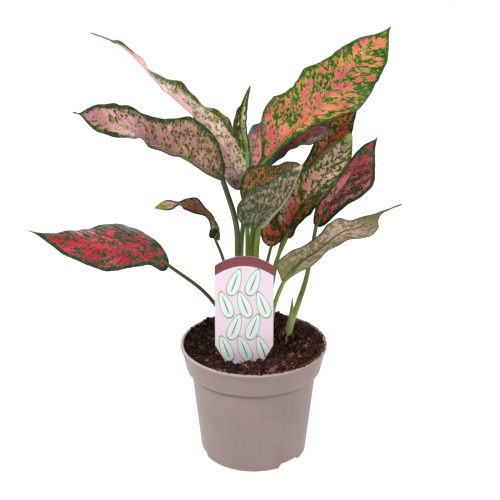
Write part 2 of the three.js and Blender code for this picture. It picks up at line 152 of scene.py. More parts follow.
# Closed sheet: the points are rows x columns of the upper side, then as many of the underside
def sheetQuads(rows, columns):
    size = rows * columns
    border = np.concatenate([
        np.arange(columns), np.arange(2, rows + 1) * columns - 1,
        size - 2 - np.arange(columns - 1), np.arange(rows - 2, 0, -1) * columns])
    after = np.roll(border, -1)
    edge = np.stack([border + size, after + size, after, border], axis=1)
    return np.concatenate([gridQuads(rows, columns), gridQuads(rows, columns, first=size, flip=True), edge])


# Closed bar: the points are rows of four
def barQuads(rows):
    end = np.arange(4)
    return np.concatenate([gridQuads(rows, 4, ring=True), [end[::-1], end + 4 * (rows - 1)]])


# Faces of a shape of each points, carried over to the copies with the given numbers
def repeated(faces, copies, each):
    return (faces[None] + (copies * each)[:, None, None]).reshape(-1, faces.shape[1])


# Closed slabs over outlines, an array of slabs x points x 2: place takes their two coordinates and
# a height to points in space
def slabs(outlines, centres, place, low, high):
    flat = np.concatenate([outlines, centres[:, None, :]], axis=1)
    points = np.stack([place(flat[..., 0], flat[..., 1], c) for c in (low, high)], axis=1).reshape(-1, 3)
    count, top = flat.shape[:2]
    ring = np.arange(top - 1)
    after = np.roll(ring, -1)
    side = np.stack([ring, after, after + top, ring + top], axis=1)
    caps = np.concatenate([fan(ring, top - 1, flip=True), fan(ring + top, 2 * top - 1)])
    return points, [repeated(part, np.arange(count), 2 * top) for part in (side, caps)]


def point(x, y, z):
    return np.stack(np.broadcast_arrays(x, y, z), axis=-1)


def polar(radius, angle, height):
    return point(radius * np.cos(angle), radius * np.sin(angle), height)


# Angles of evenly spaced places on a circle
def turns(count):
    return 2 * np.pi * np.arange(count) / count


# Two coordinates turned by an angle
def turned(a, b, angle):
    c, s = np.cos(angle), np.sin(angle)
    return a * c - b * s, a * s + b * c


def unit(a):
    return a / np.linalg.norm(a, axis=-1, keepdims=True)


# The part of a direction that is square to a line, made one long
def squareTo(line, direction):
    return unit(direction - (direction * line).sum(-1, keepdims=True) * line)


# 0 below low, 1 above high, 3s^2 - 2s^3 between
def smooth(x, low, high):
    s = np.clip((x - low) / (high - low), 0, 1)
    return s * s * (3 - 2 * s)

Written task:
Please repeat the listing above in full and exactly.

The result:
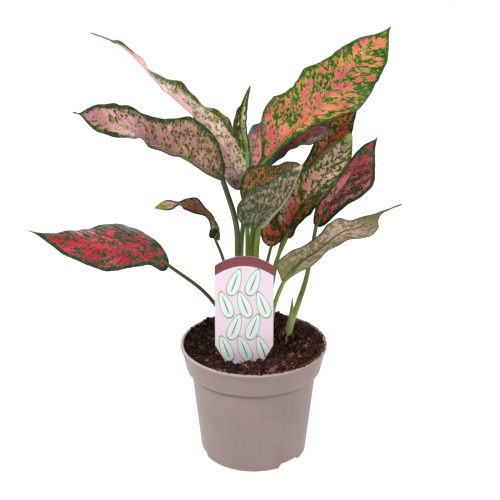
Write part 2 of the three.js and Blender code for this picture. It picks up at line 152 of scene.py. More parts follow.
# Closed sheet: the points are rows x columns of the upper side, then as many of the underside
def sheetQuads(rows, columns):
    size = rows * columns
    border = np.concatenate([
        np.arange(columns), np.arange(2, rows + 1) * columns - 1,
        size - 2 - np.arange(columns - 1), np.arange(rows - 2, 0, -1) * columns])
    after = np.roll(border, -1)
    edge = np.stack([border + size, after + size, after, border], axis=1)
    return np.concatenate([gridQuads(rows, columns), gridQuads(rows, columns, first=size, flip=True), edge])


# Closed bar: the points are rows of four
def barQuads(rows):
    end = np.arange(4)
    return np.concatenate([gridQuads(rows, 4, ring=True), [end[::-1], end + 4 * (rows - 1)]])


# Faces of a shape of each points, carried over to the copies with the given numbers
def repeated(faces, copies, each):
    return (faces[None] + (copies * each)[:, None, None]).reshape(-1, faces.shape[1])


# Closed slabs over outlines, an array of slabs x points x 2: place takes their two coordinates and
# a height to points in space
def slabs(outlines, centres, place, low, high):
    flat = np.concatenate([outlines, centres[:, None, :]], axis=1)
    points = np.stack([place(flat[..., 0], flat[..., 1], c) for c in (low, high)], axis=1).reshape(-1, 3)
    count, top = flat.shape[:2]
    ring = np.arange(top - 1)
    after = np.roll(ring, -1)
    side = np.stack([ring, after, after + top, ring + top], axis=1)
    caps = np.concatenate([fan(ring, top - 1, flip=True), fan(ring + top, 2 * top - 1)])
    return points, [repeated(part, np.arange(count), 2 * top) for part in (side, caps)]


def point(x, y, z):
    return np.stack(np.broadcast_arrays(x, y, z), axis=-1)


def polar(radius, angle, height):
    return point(radius * np.cos(angle), radius * np.sin(angle), height)


# Angles of evenly spaced places on a circle
def turns(count):
    return 2 * np.pi * np.arange(count) / count


# Two coordinates turned by an angle
def turned(a, b, angle):
    c, s = np.cos(angle), np.sin(angle)
    return a * c - b * s, a * s + b * c


def unit(a):
    return a / np.linalg.norm(a, axis=-1, keepdims=True)


# The part of a direction that is square to a line, made one long
def squareTo(line, direction):
    return unit(direction - (direction * line).sum(-1, keepdims=True) * line)


# 0 below low, 1 above high, 3s^2 - 2s^3 between
def smooth(x, low, high):
    s = np.clip((x - low) / (high - low), 0, 1)
    return s * s * (3 - 2 * s)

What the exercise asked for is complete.